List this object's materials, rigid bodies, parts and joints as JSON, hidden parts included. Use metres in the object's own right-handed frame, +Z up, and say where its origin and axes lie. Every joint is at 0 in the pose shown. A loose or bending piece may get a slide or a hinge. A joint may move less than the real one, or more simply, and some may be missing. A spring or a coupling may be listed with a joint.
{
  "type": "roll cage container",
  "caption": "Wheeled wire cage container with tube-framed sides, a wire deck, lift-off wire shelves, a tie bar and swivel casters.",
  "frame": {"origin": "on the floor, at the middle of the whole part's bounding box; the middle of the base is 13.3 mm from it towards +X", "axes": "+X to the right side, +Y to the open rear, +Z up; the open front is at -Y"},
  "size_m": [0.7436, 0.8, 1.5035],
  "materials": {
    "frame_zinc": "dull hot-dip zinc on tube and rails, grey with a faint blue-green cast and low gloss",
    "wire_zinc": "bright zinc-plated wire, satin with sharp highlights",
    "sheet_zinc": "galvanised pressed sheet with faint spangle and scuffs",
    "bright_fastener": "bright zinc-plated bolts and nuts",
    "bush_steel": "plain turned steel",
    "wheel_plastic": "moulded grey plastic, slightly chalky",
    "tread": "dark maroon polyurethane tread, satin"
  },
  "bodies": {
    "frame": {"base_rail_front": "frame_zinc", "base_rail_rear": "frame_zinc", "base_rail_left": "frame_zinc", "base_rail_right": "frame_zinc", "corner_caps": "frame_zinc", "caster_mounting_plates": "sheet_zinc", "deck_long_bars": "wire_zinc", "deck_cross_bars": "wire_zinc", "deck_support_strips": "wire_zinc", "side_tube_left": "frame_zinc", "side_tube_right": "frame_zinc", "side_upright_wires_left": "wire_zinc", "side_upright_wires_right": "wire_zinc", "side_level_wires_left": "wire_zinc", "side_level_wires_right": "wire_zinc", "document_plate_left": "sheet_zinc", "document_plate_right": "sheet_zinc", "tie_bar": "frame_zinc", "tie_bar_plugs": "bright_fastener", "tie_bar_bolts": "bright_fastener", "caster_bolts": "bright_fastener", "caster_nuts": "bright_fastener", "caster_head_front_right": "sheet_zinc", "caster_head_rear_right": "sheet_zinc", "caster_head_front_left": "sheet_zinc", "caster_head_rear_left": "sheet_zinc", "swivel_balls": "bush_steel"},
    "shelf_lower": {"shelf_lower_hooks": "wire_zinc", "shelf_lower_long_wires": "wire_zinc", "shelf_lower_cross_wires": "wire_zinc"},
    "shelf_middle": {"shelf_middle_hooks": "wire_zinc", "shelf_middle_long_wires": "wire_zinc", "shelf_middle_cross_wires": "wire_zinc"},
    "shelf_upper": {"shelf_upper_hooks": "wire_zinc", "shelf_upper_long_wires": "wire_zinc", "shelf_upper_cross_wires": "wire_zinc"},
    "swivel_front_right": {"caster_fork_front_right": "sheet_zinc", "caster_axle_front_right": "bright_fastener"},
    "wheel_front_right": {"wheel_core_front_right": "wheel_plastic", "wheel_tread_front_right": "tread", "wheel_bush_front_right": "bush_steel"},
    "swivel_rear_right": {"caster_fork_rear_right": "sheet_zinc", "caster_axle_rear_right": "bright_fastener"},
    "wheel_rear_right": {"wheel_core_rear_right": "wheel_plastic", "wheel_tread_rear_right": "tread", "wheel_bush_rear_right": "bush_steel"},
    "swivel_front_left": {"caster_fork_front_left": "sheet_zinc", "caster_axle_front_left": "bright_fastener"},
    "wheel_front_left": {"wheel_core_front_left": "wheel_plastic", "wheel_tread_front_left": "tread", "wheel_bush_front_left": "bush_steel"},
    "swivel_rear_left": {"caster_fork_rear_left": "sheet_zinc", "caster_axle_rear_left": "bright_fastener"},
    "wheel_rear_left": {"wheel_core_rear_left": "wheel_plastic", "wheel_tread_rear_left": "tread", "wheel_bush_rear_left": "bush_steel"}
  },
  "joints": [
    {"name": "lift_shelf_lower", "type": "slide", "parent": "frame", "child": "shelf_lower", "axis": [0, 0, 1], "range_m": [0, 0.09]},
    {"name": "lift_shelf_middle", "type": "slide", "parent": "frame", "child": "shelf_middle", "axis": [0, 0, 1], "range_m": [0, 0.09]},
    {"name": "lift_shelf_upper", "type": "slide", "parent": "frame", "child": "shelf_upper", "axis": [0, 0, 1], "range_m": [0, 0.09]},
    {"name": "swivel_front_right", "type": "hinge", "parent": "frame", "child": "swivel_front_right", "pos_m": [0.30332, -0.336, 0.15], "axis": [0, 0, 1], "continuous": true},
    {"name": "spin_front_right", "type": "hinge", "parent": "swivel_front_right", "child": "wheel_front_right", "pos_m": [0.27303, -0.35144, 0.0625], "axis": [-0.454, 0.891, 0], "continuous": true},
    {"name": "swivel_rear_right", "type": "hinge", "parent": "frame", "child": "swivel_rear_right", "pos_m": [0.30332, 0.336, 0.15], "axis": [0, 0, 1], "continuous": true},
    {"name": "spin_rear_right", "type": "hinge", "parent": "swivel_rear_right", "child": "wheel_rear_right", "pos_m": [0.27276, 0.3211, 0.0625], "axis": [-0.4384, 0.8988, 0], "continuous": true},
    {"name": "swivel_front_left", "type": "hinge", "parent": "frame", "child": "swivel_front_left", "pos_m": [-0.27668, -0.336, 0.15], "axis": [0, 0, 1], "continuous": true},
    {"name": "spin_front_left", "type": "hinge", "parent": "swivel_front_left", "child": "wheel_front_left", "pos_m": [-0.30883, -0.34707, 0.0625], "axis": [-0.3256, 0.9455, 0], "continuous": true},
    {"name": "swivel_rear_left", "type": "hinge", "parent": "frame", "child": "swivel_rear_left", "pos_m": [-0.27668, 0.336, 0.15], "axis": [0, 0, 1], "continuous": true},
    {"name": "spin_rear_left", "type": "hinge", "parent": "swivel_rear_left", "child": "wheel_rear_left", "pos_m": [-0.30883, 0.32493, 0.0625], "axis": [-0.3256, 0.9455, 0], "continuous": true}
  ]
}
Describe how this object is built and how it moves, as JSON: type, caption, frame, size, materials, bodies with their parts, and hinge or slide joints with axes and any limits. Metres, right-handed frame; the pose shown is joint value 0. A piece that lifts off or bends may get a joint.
-- -- --
Reply with only the number of lines in the entries that contain the word "caption".

● **OUTPUT**
2